Information shown:
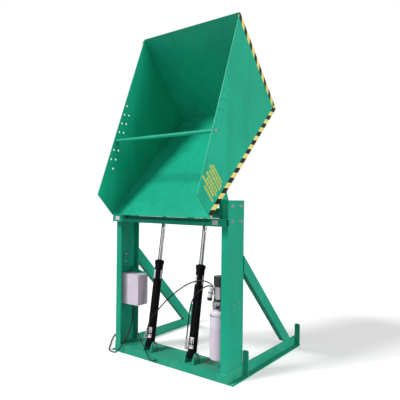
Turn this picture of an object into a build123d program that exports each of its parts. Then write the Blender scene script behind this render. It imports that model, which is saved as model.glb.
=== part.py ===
"""Stationary hydraulic box dumper: a base with two posts carries a tipping bucket, which two rams
swing from floor level up and over to its dump angle. Units are millimetres. +Z is up, +X is the right
side seen from the dump side, and -Y is the dump side. Positions are worked out from the base's front
edge, and every piece is moved at the end so that the origin is the centre of the base on the floor."""

from build123d import *
from math import asin, atan2, cos, degrees, hypot, pi, radians, sin, tan
import os

# Base: two angle rails joined at the front by a channel laid with its web up
base_width = 1475.0
base_depth = 1324.0
rail_height = 102.0
rail_floor_leg = 64.0
rail_wall = 6.4
sill_height = 76.0
sill_wall = 6.4
anchor_hole = 18.0
anchor_end_offset = 32.0
guard_height = 230.0
guard_thick = 8.0
guard_corner = 14.0
guard_gap = 1.0
bumper_height = 14.0
bumper_thick = 10.0
bumper_round = 3.0

# Posts and braces
post_top = 1540.0
channel_depth = 254.0
post_flange = 66.0
post_wall = 6.4
post_flange_thick = 10.0
brace_width = 51.0
brace_height = 102.0
brace_wall = 4.8
brace_drop = 485.0
brace_foot_gap = 117.0

# Stop bar across the front of the posts
bar_drop = 222.0
bar_height = 34.0
bar_depth = 48.0
bar_wall = 4.0
pad_length = 160.0
pad_height = 66.0
bar_upstand = 28.0
bar_overhang = 8.5

# Bucket, in its own frame: along the back plate from the lip, and out from the back plate
dump_angle = 44.0
sweep_angle = 134.0
back_length = 1585.0
platform_depth = 1036.0
mouth_edge = 270.0
bucket_wall = 6.0
bucket_clearance = 15.5
pivot_drop = 115.0
pivot_from_lip = 216.0
plate_to_pivot = 157.5
hole_diameter = 20.0
hole_pitch = 98.5
holes_per_column = 7
column_insets = (32.0, 87.0)
column_starts = (384.0, 306.0)
bar_hole = 2
retaining_bar_od = 34.0
retaining_bar_bore = 18.0
bar_bolt_grip = 50.0

# Pivot: lugs, torque tube, shafts and flange bearings
lug_thick = 20.0
lug_boss = 48.0
lug_front_gap = 13.0
lug_rear_reach = 30.0
torque_tube_od = 89.0
torque_tube_wall = 8.0
shaft_diameter = 55.0
shaft_inside = 60.0
shaft_short = 4.0
hub_length = 40.0
thrust_wall = 7.0
thrust_length = 14.0
thrust_gap = 1.0
running_gap = 0.05
bolt_gap = 0.5
bearing_size = 162.0
bearing_bolt_spacing = 130.0
bearing_flange = 20.0
bearing_total = 40.0
bearing_boss = 55.0
bearing_corner = 16.0
insert_radius = 44.0
insert_setback = 2.0
bearing_bolt = 16.0

# Stiffeners behind the back plate and under the platform
ear_side_gap = 2.0
ear_thick = 12.0
ear_foot_half = 56.0
lug_foot_half = 70.0
channel_rib_width = 76.0
channel_rib_depth = 38.0
channel_rib_wall = 5.0
channel_rib_start = 30.0
channel_rib_end = 70.0
rib_width = 60.0
rib_depth = 30.0
rib_wall = 4.0
rib_inset = 50.0
rib_spacing = 400.0
web_half = 45.0
web_hold = 0.9

# Rams
ram_spacing = 510.0
ram_pin_setback = 65.0
ram_pin_lift = 54.0
rod_lug_along = 553.0
rod_lug_below = 71.0
pin_diameter = 31.8
ear_radius = 38.0
pin_flange = 8.0
pin_flange_thick = 6.0
pin_overhang = 8.0
cotter_diameter = 6.0
cotter_half = 26.0
eye_radius = 25.0
barrel_od = 82.0
barrel_bore = 66.0
barrel_foot = 20.0
barrel_floor = 60.0
closed_gap = 190.4
gland_wall = 5.0
gland_height = 40.0
gland_spigot = 22.0
gland_chamfer = 4.0
rod_diameter = 40.0
piston_length = 48.0
piston_gap = 3.0
port_along = 68.0
port_bore = 8.0
port_seat = 2.0
port_direction = (-0.6, -0.8, 0.0)
port_turn = {"left": (0.3, 0.0, 0.95), "right": (0.0, 0.0, 1.0)}
port_reach = 24.0
port_rise = 46.0
fitting_radius = 10.0

# Control box on the left post
box_width = 246.0
box_height = 306.0
box_depth = 130.0
box_bottom = 480.0
box_front = 56.0
box_side_gap = 1.0
box_wall = 3.0
box_corner = 10.0
cover_depth = 34.0
cover_round = 4.0
cover_screw = 9.0
cover_screw_inset = 14.0
cover_screw_head = 2.0
small_bolt = 8.0
relay_plate = (150.0, 12.0, 186.0)
relay_case = (90.0, 50.0, 96.0)
relay_drop = 15.0
entry_radius = 7.0
gland_nut = (13.0, 10.0)
gland_dome = (7.5, 11.0, 14.0)
grommet_wall = 3.0
grommet_flange = 6.0
grommet_lip = 4.0
bracket_thick = 6.0
bracket_rise = (6.0, 60.0)
bracket_leg_reach = 96.0
bracket_leg = (14.0, 200.0)
bracket_bolt_y = 118.0
bracket_bolt_rise = (118.0, 190.0)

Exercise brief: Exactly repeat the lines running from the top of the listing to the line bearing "bar_bolt_grip = 50.0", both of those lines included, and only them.

Expected answer:
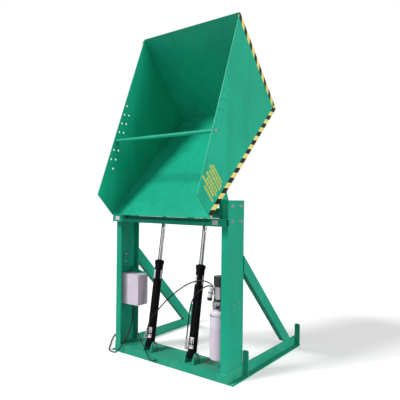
Turn this picture of an object into a build123d program that exports each of its parts. Then write the Blender scene script behind this render. It imports that model, which is saved as model.glb.
=== part.py ===
"""Stationary hydraulic box dumper: a base with two posts carries a tipping bucket, which two rams
swing from floor level up and over to its dump angle. Units are millimetres. +Z is up, +X is the right
side seen from the dump side, and -Y is the dump side. Positions are worked out from the base's front
edge, and every piece is moved at the end so that the origin is the centre of the base on the floor."""

from build123d import *
from math import asin, atan2, cos, degrees, hypot, pi, radians, sin, tan
import os

# Base: two angle rails joined at the front by a channel laid with its web up
base_width = 1475.0
base_depth = 1324.0
rail_height = 102.0
rail_floor_leg = 64.0
rail_wall = 6.4
sill_height = 76.0
sill_wall = 6.4
anchor_hole = 18.0
anchor_end_offset = 32.0
guard_height = 230.0
guard_thick = 8.0
guard_corner = 14.0
guard_gap = 1.0
bumper_height = 14.0
bumper_thick = 10.0
bumper_round = 3.0

# Posts and braces
post_top = 1540.0
channel_depth = 254.0
post_flange = 66.0
post_wall = 6.4
post_flange_thick = 10.0
brace_width = 51.0
brace_height = 102.0
brace_wall = 4.8
brace_drop = 485.0
brace_foot_gap = 117.0

# Stop bar across the front of the posts
bar_drop = 222.0
bar_height = 34.0
bar_depth = 48.0
bar_wall = 4.0
pad_length = 160.0
pad_height = 66.0
bar_upstand = 28.0
bar_overhang = 8.5

# Bucket, in its own frame: along the back plate from the lip, and out from the back plate
dump_angle = 44.0
sweep_angle = 134.0
back_length = 1585.0
platform_depth = 1036.0
mouth_edge = 270.0
bucket_wall = 6.0
bucket_clearance = 15.5
pivot_drop = 115.0
pivot_from_lip = 216.0
plate_to_pivot = 157.5
hole_diameter = 20.0
hole_pitch = 98.5
holes_per_column = 7
column_insets = (32.0, 87.0)
column_starts = (384.0, 306.0)
bar_hole = 2
retaining_bar_od = 34.0
retaining_bar_bore = 18.0
bar_bolt_grip = 50.0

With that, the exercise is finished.